La longueur de ce billet étant limitée, on s’en tiendra là pour ce lundi. Bonne semaine !
Le mot que je retiens de votre billet est celui de déresponsabilisation. Je remarque depuis plusieurs années que les règles sont édictées par l’administration des archives ont tendance à déresponsabiliser ceux qui ont la charge de l’émission, la réception puis la gestion des documents engageants par des règles menant à l’absurde comme celle du visa du directeur des archives départementales pour la destruction d’archives publiques (voir les commentaires suite à un article que j’ai publié en janvier 2012 sur la destruction des données personnelles : http://www.arkheconseil.fr/?p=1218). Au-delà de cet exemple, votre article et le commentaire qui le suit mettent encore une fois en lumière l’importance que nous devons apporter aux mots de l’archivage et au sens qu’on leur donne car le secteur souffre de confusions tendant à rendre l’activité mal pratiquée et mal comprise.
L’idée que la notion d’illimité (commerciale) se confond avec celle de liberté (factice, bien sûr) est intéressante. Comme on a payé pour TOUT, on veut TOUT et tout de suite, sinon on aura le sentiment d’être dépossédé. D’où frénésie de consommation – liberticide, puisqu’elle ronge notre temps disponible (et non illimité, bien sûr) jusqu’à l’os.

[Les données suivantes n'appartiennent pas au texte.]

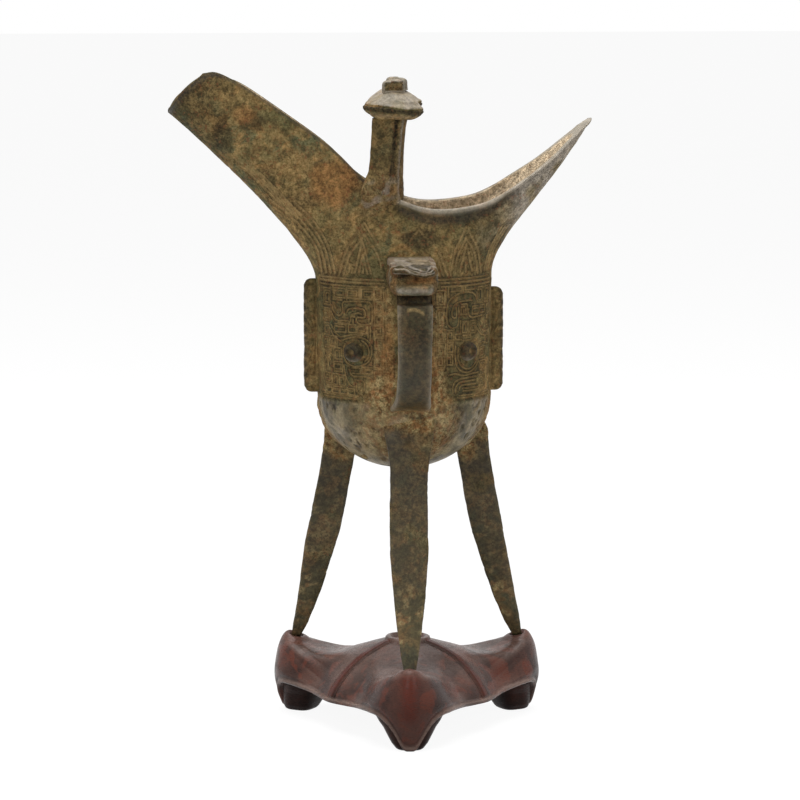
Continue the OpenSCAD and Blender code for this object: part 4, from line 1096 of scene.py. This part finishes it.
def build_post(side, name):
    z_rim = float(rim_z(POST_X))
    shape = np.array([[-3.8, -3.45], [-1.2, -3.65], [1.6, -3.4], [2.4, -2.8], [3.3, -3.15],
                      [4.5, -2.9], [5.0, -1.3], [4.2, 1.2], [3.2, 3.0],
                      [1.4, 3.45], [-1.6, 3.4], [-3.4, 2.6], [-5.0, -1.2], [-4.8, -2.8]])
    ring = along(np.concatenate([shape, shape[:1]]), np.linspace(0, 1, 97))[:-1]
    zs = np.concatenate([np.linspace(z_rim - 7.5, z_rim + 8, 46),
                         np.linspace(z_rim + 8.4, CAP_Z + 0.4, 60)])
    foot = 1 - rise(zs - z_rim, 1, 7.0)
    sink = 1 - rise(zs - z_rim, -6.5, 6.5)
    top = rise(zs - CAP_Z, -5, 5)
    lean = POST_LEAN * clamp((zs - z_rim - 2) / (CAP_Z - z_rim - 2))
    p = np.zeros((len(zs), len(ring), 3))
    left = ring[:, 0] < 0
    p[..., 0] = (ring[:, 0] * (1 + np.where(left, 0.42, 0.12) * foot[:, None]
                               + 0.05 * top[:, None]) + lean[:, None])
    p[..., 1] = ring[:, 1] * (1 + 0.12 * foot[:, None])
    p[..., 1] += clamp(-ring[:, 1] / 3) * sink[:, None] * 3.4
    p[..., 2] = zs[:, None]
    p[..., 1] *= -side
    p = p + post_spot(side)
    n = facing_out(p, p.mean(1, keepdims=True))
    F = over(p, foot[:, None])
    p = push(p, n, clouds(p, 2.2, 3, 71) * 0.16 + clouds(p, 7, 2, 72) * 0.25
             + F * clouds(p, 2.6, 3, 73) * 0.4)
    # Painted shade in the notch of the post's front and a painted highlight on the front's corner
    # toward the tail; below, painted shade where the foot meets the rim
    notch_shade = over(p, hill(ring[:, 0], 2.4, 0.8) * (ring[:, 1] < 0))
    corner_highlight = over(p, hill(ring[:, 0], 4.7, 0.6) * (ring[:, 1] < 0))
    shade = over(p, hill(zs, z_rim + 1.2, 1.4)[:, None] * hill(ring[:, 0], 0.2, 3))
    marks = {
        "dark": clamp(notch_shade * 0.85 * (1 - F) + 0.3 + 0.4 * clouds(p, 4, 3, 74) + 0.8 * shade),
        "ochre": clamp(0.45 + 0.3 * F + 0.4 * clouds(p, 5, 2, 76)), "crust": clamp(F * 0.35),
        "rub": 0.15,
        "pale": clamp(corner_highlight * 0.6 + F * patches(p, 3, 2, 75, 0.1, 0.3) * 0.5)}
    loft_piece("pillar" + name, p, "vessel", "dark_bronze", marks, "post" + name)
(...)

Quant à l’abandon de l’expression «à volonté», elle est compréhensible : l’idée de volonté sous-entend celle de choix, de démarche positive à effectuer. Une certaine intelligence, en somme. D’où élitisme… Combien plus léger est l’illimité, qui ne suppose justement rien.
Et puis, les téléphones étant intelligents à notre place, pourquoi se fatiguer?